Don’t underestimate your child’s curiosity or the strength their trigger finger. Children as young as 3 have enough strength to fire many of the handguns on today’s market, especially the small, lighter-weight models marketed to women.
Unintentional shootings among children occur most often when they are unsupervised and out of school, according to the National SAFE KIDS Campaign. Peak times are late afternoons, weekends, during summer months, and during the November and December holidays.
It is better to gun-proof (educate) your children than try to child-proof your guns. This means teaching your children what a gun is, what it can do, and that they should never touch it without your permission.
There are several types of locks that serve to make it difficult to discharge a firearm. Locks are considered less effective than keeping firearms stored in a lockable safe since locks are more easily compromised than approved safes. If a locked firearm is stolen, the thief can bypass the lock at their leisure.

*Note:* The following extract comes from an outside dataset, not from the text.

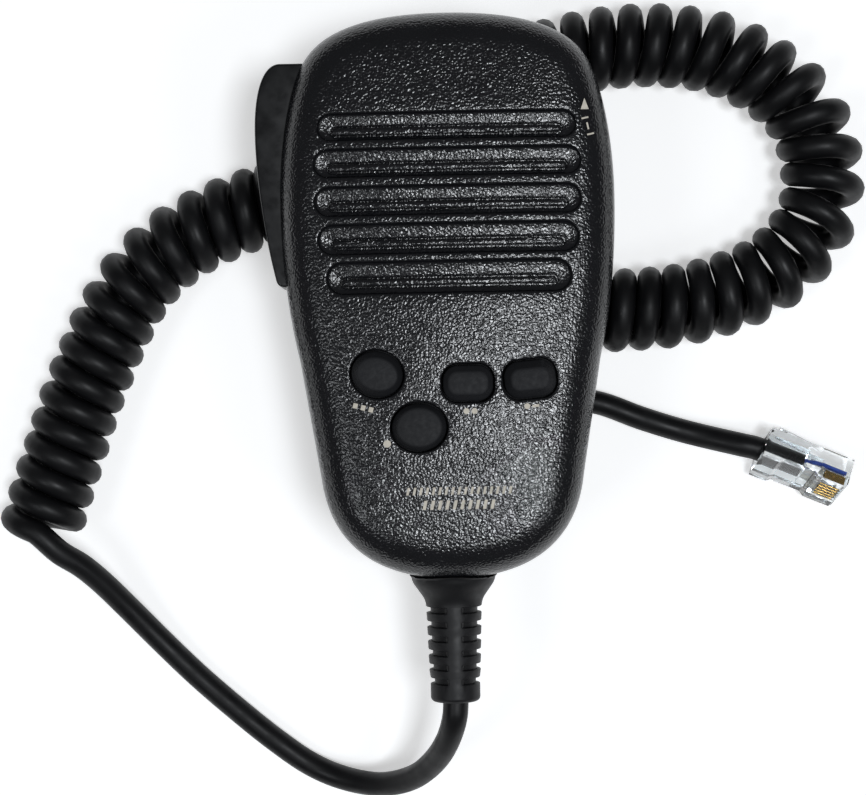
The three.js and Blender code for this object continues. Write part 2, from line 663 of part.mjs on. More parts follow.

Trigger locks prevent motion of the trigger. However a trigger lock does not guarantee that the firearm cannot be discharged. Some trigger locks are integrated into the design of the weapon, requiring no external parts besides the key.
Chamber locks aim to block ammunition from being chambered, since most firearms typically cannot be discharged unless the ammunition is in the correct position.
Cable locks are a popular type of chamber lock that usually threads through the breech and ejection port of repeating-action firearms; they generally prevent full cycling of the action, especially preventing a return to “battery”, with the breech fully closed. In many designs of pistol and rifle, they also prevent the proper insertion of a magazine.
California effected regulations in 2000 that forced gun locks to be approved by a firearm safety device laboratory via California Penal Code Section 12088. All gun locks under this code must receive extensive tests including saw, pick, pull, and many other tests in order to be approved for the state of California.